Thanks largely to the success of the Persona games more attention has been focused on the series it branched off from, Shin Megami Tensei. The complete history of Shin Megami Tensei is complex, in part because entries prior to Shin Megami Tensei 3: Nocturne have never been officially localized. The Japanese Switch Online service includes three Super Famicom games in the series: The original Shin Megami Tensei, its sequel, and spinoff Shin Megami Tensei If… The latter of the three is especially noteworthy for Persona fans, as its school setting directly inspired the Persona spinoff series. English translated versions of these games would absolutely be worthwhile for RPG fans and bolster the value of Switch Online.
Less excusable than the absence of Shin Megami Tensei games from the English territory Switch Online selection is the decision to leave out the original NES Fire Emblem. Nintendo did complete an official English translation of Fire Emblem: Shadow Dragon and the Blade of Light which was available on the Switch. Fire Emblem’s limited release was worse than Mario’s, however, as it was only available for a few months. The game remains a part of Japan’s Famicom game selection for Switch Online, along with the Super Famicom Fire Emblem follow ups Mystery of the Emblem and Genealogy of the Holy War, none of which are included in English territories.

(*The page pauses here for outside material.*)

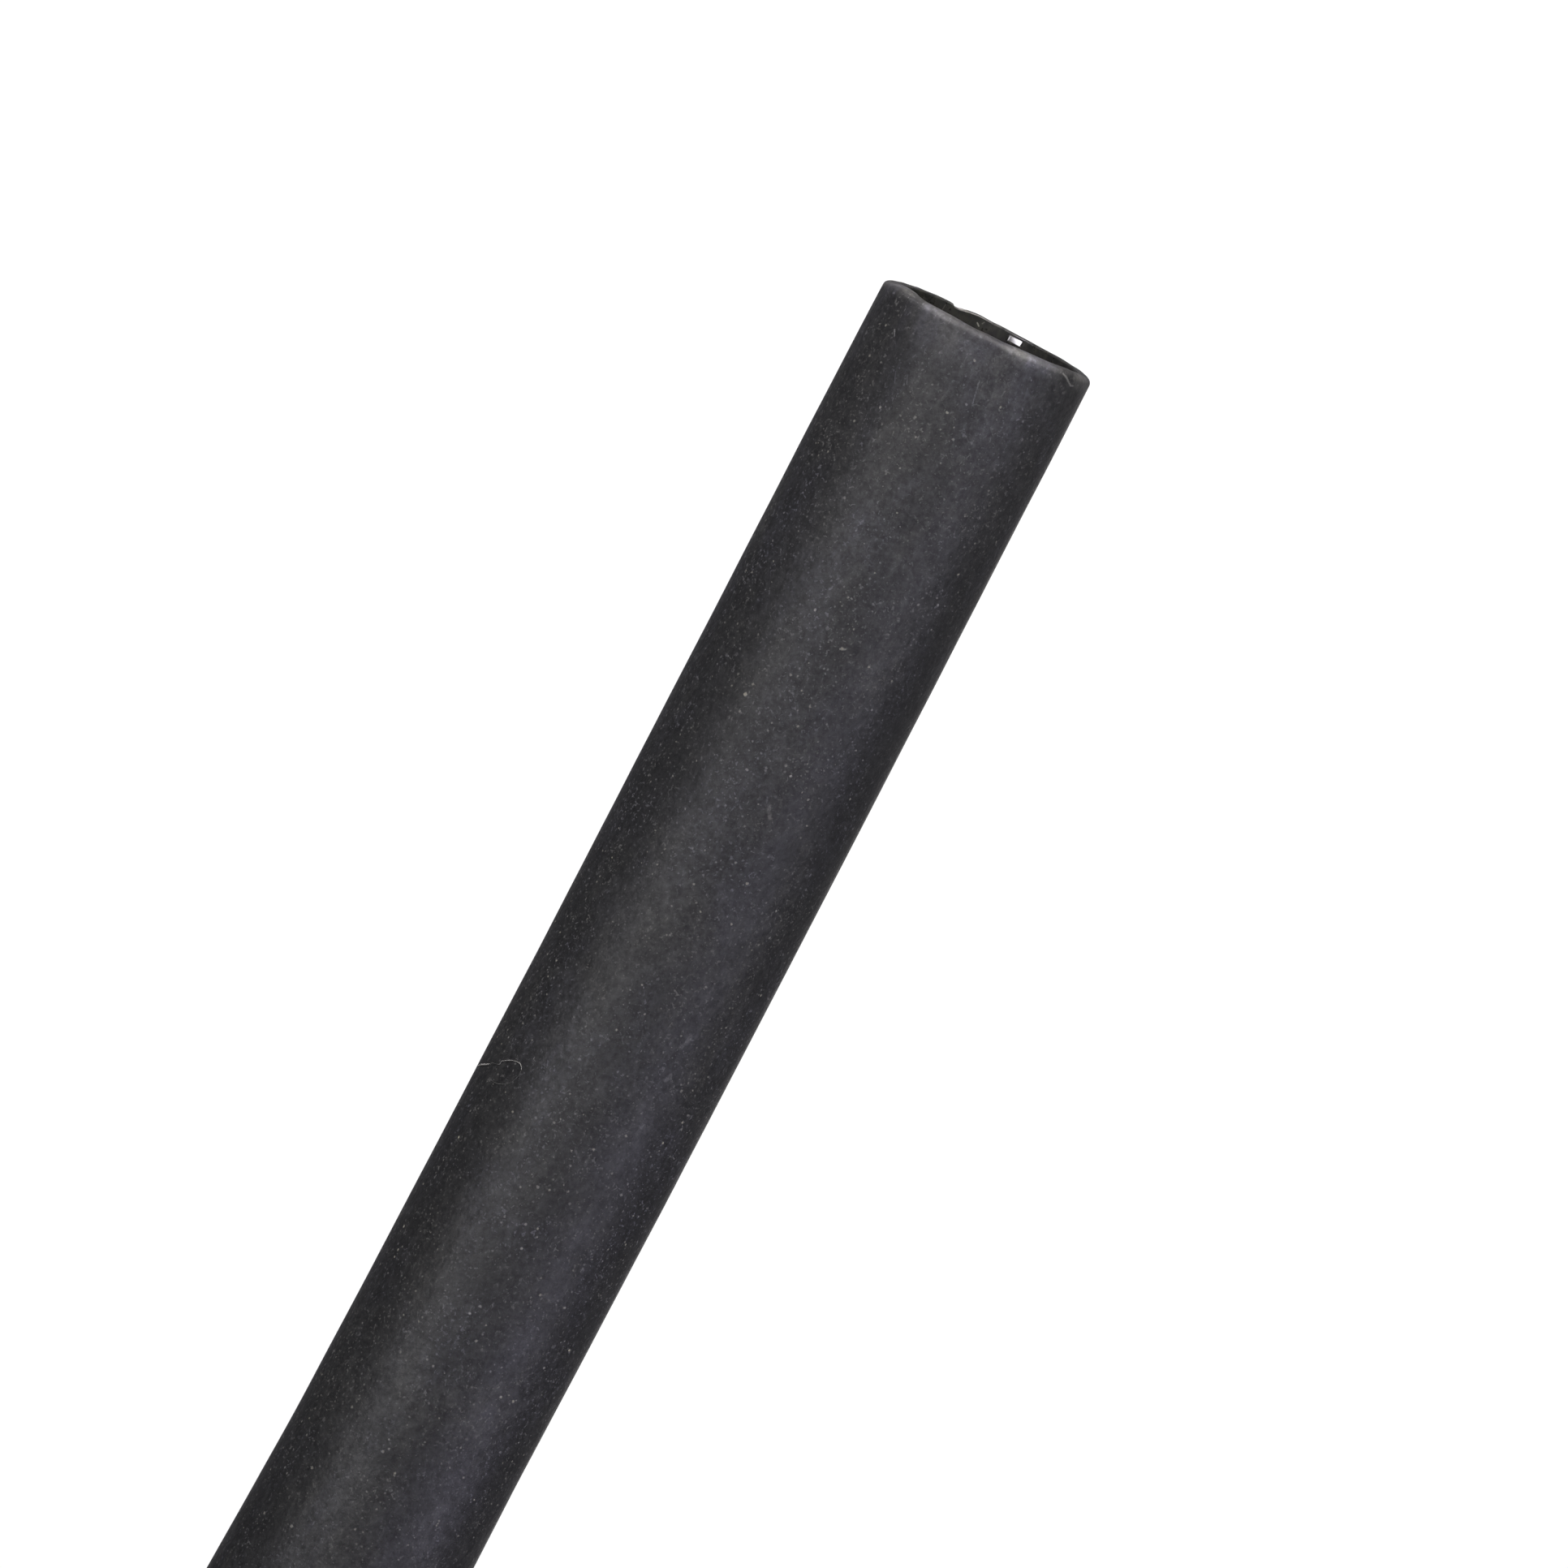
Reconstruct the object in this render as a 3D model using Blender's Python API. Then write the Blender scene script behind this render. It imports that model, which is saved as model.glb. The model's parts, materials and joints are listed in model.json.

Nintendo’s subscription-based service continues to slowly build its library, with the recent addition of Legend of Zelda: Majora’s Mask to Switch Online + Expansion Pass, among others. Outside of Japan, the service still remains a step further behind. Translating more classic games and adding them to Switch Online could certainly help its perception, and it could help offset some of the issues it has faced which include the high price point of the Expansion Pass and struggles with Nintendo 64 emulation. Further adding to the gulf in value, the Switch Online Expansion Pass is cheaper in Japan, in addition to offering a better selection of games.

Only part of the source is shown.